Given data »
[start]

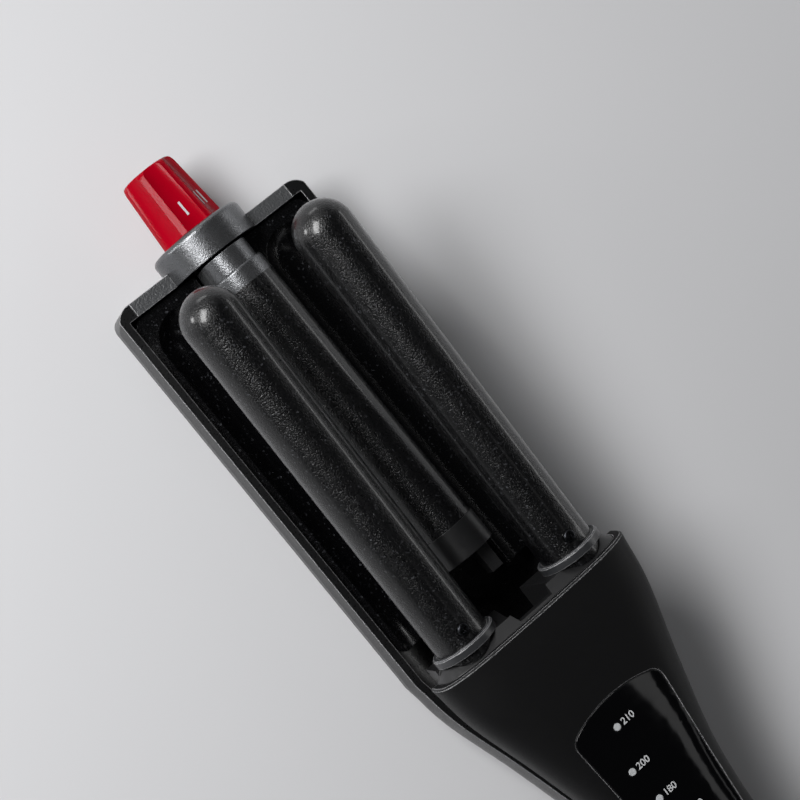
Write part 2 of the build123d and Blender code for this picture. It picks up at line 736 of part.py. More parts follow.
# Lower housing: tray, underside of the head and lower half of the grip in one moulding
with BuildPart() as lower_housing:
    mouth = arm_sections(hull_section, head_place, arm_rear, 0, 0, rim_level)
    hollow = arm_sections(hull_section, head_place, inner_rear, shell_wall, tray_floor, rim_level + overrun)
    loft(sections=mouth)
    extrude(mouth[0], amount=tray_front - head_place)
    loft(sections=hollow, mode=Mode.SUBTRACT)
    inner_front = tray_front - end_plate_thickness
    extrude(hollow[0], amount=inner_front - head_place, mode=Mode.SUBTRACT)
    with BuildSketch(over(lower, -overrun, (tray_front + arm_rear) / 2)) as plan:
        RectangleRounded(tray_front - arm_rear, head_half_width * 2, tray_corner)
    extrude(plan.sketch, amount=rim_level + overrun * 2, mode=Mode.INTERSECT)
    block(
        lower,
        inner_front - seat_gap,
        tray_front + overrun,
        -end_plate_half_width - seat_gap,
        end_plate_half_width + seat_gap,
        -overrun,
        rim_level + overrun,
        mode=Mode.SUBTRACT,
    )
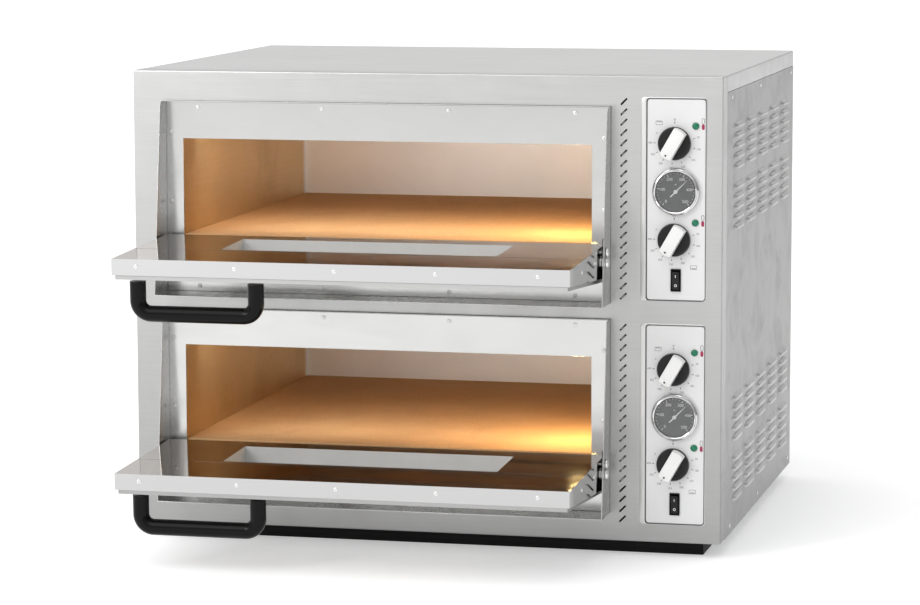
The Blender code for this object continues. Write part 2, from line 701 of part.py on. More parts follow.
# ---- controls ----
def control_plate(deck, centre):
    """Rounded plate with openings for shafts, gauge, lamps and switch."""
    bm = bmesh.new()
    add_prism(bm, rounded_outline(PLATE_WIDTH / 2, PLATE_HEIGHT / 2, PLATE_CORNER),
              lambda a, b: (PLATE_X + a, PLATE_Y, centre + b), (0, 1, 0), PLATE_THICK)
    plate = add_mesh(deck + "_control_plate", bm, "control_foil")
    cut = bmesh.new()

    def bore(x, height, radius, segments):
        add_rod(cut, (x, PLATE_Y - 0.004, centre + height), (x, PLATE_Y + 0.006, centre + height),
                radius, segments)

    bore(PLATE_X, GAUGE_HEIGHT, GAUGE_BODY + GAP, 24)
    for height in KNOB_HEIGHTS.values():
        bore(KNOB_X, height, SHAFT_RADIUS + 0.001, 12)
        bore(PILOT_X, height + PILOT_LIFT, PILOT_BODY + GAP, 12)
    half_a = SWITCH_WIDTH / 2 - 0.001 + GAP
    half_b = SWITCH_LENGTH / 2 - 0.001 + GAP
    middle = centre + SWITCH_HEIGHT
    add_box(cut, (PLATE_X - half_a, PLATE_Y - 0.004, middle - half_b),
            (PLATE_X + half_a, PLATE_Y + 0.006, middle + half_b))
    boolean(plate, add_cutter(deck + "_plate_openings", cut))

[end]

Give back exactly the lines that run from the line with "The Blender code" through the close of the material, counting both ends, and nothing more.

Solution below »
The Blender code for this object continues. Write part 2, from line 701 of part.py on. More parts follow.
# ---- controls ----
def control_plate(deck, centre):
    """Rounded plate with openings for shafts, gauge, lamps and switch."""
    bm = bmesh.new()
    add_prism(bm, rounded_outline(PLATE_WIDTH / 2, PLATE_HEIGHT / 2, PLATE_CORNER),
              lambda a, b: (PLATE_X + a, PLATE_Y, centre + b), (0, 1, 0), PLATE_THICK)
    plate = add_mesh(deck + "_control_plate", bm, "control_foil")
    cut = bmesh.new()

    def bore(x, height, radius, segments):
        add_rod(cut, (x, PLATE_Y - 0.004, centre + height), (x, PLATE_Y + 0.006, centre + height),
                radius, segments)

    bore(PLATE_X, GAUGE_HEIGHT, GAUGE_BODY + GAP, 24)
    for height in KNOB_HEIGHTS.values():
        bore(KNOB_X, height, SHAFT_RADIUS + 0.001, 12)
        bore(PILOT_X, height + PILOT_LIFT, PILOT_BODY + GAP, 12)
    half_a = SWITCH_WIDTH / 2 - 0.001 + GAP
    half_b = SWITCH_LENGTH / 2 - 0.001 + GAP
    middle = centre + SWITCH_HEIGHT
    add_box(cut, (PLATE_X - half_a, PLATE_Y - 0.004, middle - half_b),
            (PLATE_X + half_a, PLATE_Y + 0.006, middle + half_b))
    boolean(plate, add_cutter(deck + "_plate_openings", cut))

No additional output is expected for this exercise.